• **GOAL**
Locate the line bearing "Continue the Blender" in the material below, then reproduce it and each following line up to and including the line bearing "What three.js and".

• **DATA SECTION**
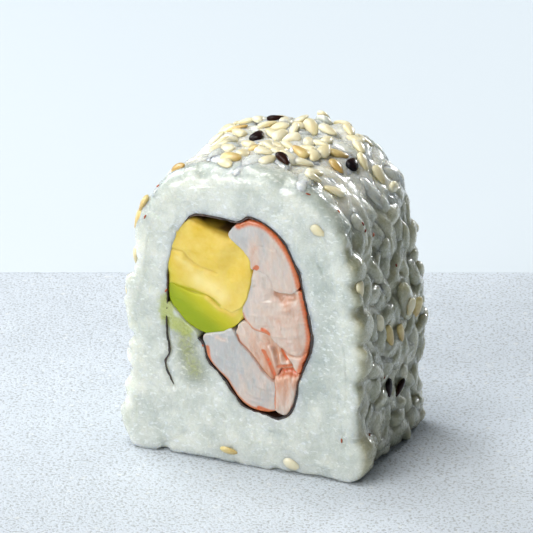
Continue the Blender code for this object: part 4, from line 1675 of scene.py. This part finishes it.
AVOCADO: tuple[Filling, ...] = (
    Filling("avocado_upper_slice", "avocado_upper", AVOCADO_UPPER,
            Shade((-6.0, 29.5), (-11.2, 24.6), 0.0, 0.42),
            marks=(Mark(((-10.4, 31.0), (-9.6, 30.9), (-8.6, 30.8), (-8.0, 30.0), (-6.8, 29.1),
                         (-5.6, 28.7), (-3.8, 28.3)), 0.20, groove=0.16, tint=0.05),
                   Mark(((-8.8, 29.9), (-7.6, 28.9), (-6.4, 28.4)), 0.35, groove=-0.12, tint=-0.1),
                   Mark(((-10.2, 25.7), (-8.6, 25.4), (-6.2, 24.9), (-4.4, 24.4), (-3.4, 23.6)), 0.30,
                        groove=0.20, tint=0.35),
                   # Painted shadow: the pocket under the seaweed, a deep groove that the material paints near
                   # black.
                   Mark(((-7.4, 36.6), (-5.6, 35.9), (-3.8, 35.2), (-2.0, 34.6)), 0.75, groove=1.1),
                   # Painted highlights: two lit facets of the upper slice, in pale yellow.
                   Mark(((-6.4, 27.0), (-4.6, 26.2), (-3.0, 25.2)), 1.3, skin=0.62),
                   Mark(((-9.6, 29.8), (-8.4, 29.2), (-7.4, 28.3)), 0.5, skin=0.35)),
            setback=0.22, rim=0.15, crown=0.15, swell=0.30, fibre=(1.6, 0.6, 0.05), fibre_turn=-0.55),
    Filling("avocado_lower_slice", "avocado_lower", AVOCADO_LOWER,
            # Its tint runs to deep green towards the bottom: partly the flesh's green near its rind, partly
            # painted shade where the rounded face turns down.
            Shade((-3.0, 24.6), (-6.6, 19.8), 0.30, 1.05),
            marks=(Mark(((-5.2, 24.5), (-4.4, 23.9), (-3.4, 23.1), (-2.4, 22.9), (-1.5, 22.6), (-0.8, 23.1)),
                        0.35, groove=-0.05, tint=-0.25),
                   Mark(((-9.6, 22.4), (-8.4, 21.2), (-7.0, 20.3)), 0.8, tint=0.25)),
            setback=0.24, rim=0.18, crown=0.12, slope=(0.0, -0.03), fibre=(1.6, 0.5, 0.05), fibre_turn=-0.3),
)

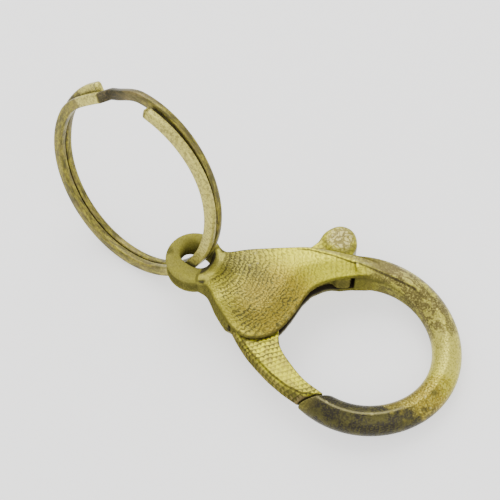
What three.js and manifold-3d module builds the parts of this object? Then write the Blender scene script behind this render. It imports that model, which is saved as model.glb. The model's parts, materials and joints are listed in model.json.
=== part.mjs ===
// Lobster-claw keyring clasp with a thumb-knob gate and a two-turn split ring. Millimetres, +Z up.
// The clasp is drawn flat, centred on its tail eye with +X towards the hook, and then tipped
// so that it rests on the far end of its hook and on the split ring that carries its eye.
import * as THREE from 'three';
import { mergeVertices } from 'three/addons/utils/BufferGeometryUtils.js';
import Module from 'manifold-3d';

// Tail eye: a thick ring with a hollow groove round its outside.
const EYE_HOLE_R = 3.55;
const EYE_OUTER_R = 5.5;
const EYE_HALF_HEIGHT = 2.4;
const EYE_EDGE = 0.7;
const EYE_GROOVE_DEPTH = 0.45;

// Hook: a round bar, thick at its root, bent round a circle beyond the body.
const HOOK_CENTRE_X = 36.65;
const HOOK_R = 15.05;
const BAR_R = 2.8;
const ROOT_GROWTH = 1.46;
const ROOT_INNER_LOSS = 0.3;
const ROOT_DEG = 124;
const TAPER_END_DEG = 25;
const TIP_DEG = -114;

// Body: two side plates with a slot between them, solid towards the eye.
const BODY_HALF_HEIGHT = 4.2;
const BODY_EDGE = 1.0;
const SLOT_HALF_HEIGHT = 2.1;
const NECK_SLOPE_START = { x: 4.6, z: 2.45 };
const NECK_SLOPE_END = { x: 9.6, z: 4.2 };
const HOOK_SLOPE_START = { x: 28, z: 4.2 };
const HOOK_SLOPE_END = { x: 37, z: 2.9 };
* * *
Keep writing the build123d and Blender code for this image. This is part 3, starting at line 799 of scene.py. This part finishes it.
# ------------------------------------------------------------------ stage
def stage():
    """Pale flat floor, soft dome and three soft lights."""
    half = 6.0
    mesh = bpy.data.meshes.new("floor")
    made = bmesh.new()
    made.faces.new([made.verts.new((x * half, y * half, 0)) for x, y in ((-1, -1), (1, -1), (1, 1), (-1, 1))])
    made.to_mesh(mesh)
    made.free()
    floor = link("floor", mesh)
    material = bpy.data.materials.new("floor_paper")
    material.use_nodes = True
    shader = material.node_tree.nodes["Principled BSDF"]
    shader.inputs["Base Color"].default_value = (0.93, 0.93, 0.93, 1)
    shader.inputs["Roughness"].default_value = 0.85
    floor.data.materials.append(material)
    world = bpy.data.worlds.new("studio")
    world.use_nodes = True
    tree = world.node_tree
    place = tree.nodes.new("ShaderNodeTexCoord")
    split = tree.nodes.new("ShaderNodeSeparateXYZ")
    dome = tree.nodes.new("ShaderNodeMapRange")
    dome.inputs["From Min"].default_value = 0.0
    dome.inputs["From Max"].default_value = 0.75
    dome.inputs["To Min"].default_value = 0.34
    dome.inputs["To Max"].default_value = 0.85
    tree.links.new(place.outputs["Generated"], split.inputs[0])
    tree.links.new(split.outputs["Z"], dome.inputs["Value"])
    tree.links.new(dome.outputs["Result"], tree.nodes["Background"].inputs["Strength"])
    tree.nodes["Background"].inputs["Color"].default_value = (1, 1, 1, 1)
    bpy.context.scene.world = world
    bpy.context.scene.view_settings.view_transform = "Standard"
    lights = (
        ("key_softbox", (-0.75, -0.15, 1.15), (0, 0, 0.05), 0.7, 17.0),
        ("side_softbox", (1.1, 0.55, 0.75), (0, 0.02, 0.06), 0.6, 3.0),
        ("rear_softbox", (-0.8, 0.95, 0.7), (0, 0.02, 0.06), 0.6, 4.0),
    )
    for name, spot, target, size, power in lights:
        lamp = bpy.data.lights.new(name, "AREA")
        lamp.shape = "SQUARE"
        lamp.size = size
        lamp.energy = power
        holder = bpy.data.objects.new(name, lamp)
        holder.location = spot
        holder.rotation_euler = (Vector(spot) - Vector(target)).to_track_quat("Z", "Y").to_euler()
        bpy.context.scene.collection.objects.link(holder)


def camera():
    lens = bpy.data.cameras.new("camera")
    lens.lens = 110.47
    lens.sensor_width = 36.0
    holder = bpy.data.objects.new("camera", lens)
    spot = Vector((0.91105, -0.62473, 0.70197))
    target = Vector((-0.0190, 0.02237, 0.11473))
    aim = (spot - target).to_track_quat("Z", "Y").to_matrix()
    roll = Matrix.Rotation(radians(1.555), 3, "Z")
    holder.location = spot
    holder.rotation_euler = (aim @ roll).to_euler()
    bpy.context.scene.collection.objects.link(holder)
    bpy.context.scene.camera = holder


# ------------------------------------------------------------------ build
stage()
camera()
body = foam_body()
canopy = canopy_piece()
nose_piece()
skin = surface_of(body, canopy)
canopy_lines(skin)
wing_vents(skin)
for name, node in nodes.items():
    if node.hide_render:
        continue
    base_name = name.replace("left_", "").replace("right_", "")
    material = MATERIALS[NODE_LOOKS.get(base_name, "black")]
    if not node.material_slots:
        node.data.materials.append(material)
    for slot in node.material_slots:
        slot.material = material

• **WRITTEN ANSWER**
Continue the Blender code for this object: part 4, from line 1675 of scene.py. This part finishes it.
AVOCADO: tuple[Filling, ...] = (
    Filling("avocado_upper_slice", "avocado_upper", AVOCADO_UPPER,
            Shade((-6.0, 29.5), (-11.2, 24.6), 0.0, 0.42),
            marks=(Mark(((-10.4, 31.0), (-9.6, 30.9), (-8.6, 30.8), (-8.0, 30.0), (-6.8, 29.1),
                         (-5.6, 28.7), (-3.8, 28.3)), 0.20, groove=0.16, tint=0.05),
                   Mark(((-8.8, 29.9), (-7.6, 28.9), (-6.4, 28.4)), 0.35, groove=-0.12, tint=-0.1),
                   Mark(((-10.2, 25.7), (-8.6, 25.4), (-6.2, 24.9), (-4.4, 24.4), (-3.4, 23.6)), 0.30,
                        groove=0.20, tint=0.35),
                   # Painted shadow: the pocket under the seaweed, a deep groove that the material paints near
                   # black.
                   Mark(((-7.4, 36.6), (-5.6, 35.9), (-3.8, 35.2), (-2.0, 34.6)), 0.75, groove=1.1),
                   # Painted highlights: two lit facets of the upper slice, in pale yellow.
                   Mark(((-6.4, 27.0), (-4.6, 26.2), (-3.0, 25.2)), 1.3, skin=0.62),
                   Mark(((-9.6, 29.8), (-8.4, 29.2), (-7.4, 28.3)), 0.5, skin=0.35)),
            setback=0.22, rim=0.15, crown=0.15, swell=0.30, fibre=(1.6, 0.6, 0.05), fibre_turn=-0.55),
    Filling("avocado_lower_slice", "avocado_lower", AVOCADO_LOWER,
            # Its tint runs to deep green towards the bottom: partly the flesh's green near its rind, partly
            # painted shade where the rounded face turns down.
            Shade((-3.0, 24.6), (-6.6, 19.8), 0.30, 1.05),
            marks=(Mark(((-5.2, 24.5), (-4.4, 23.9), (-3.4, 23.1), (-2.4, 22.9), (-1.5, 22.6), (-0.8, 23.1)),
                        0.35, groove=-0.05, tint=-0.25),
                   Mark(((-9.6, 22.4), (-8.4, 21.2), (-7.0, 20.3)), 0.8, tint=0.25)),
            setback=0.24, rim=0.18, crown=0.12, slope=(0.0, -0.03), fibre=(1.6, 0.5, 0.05), fibre_turn=-0.3),
)

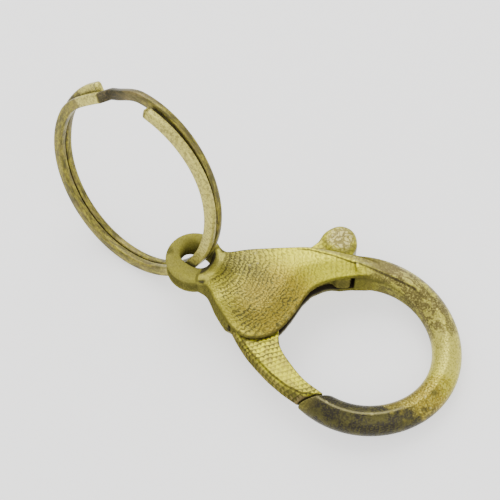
What three.js and manifold-3d module builds the parts of this object? Then write the Blender scene script behind this render. It imports that model, which is saved as model.glb. The model's parts, materials and joints are listed in model.json.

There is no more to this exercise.